When looking for a critical point of a multivariate function, it must be the case that the partial derivatives with respect to each variable are zero. By the fundamental theorem of calculus:

$$\frac{\partial}{\partial a}\int_a^b(2-x-3x^2)dx=-(2-a-3a^2)$$

$$\frac{\partial}{\partial b}\int_a^b(2-x-3x^2)dx=2-b-3b^2$$

As @Robert Z showed, the expressions for these partial derivatives are zero at $a,b\in\{-1,2/3\}$. From there, it's not too hard to show that $(a,b)=(-1,2/3)$ is maximal.

I just wanted to include an addendum showing how this problem could be solved using the standard critical-point extrema-finding method.

I guess that in your definition of $f(a,b)$ the limits should be swapped (otherwise $f$ has no upper bound).
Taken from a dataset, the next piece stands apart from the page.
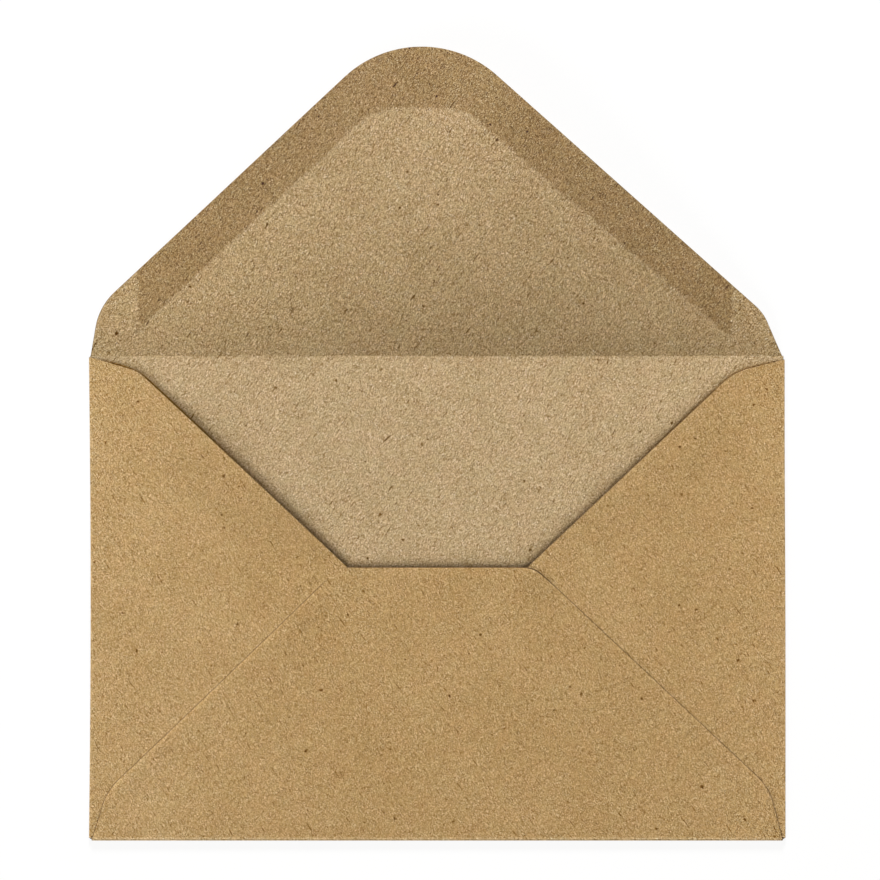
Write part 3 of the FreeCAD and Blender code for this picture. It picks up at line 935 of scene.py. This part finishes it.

Note that $$f(a,b):=\int_{a}^{b}{(2-x-3x^2)}\,dx =\int_{a}^{b}{(x+1)(2-3x)}\,dx.$$ Therefore, for $a<b$, in order to maximize the integral of $(x+1)(2-3x)$, we select the interval $(a,b)$ where the quadratic polynomial is positive, i.e. $(-1,2/3)$: $$f(a,b)=f(a,-1)+ f(-1,2/3)+ f(2/3,b)\leq f(-1,2/3)=\frac{125}{54}$$ because $f(a,-1)+f(2/3,b)\leq 0$. The last inequality is trivial for $a\leq -1<2/3\leq b$, you can easily handle the other cases.

Technically $f(a,b)$ is a function of two variables, but it can easily be split up into $\int_a^c-(x+1)(3x-2)dx+\int_c^b-(x+1)(3x-2)dx$ for a constant $c$. For a point to be a maximum, the derivative must not be a nonzero number. That is, it's either undefined or zero. Integration is the opposite of differentiation, so the derivative of $\int_c^b-(x+1)(3x-2)dx$ is just $-(x+1)(3x-2)$, and the derivative of $\int_a^c-(x+1)(3x-2)dx$ is $(x+1)(3x-2)$, and both of them are zero at $x=-1$ and $x=\frac 23$.

Next we can move on to the second derivative test. For $b$, the second derivative is $-1-3x$. Plugging in $-1$ and $\frac 23$, we get $2$ and $-3$, respectively, so $\frac 23$ is the x-value of the maximum. For $a$, we get the $-2$ and $-3$, giving $-1$ as the x-value. So $(a,b)=(-1,\frac23)$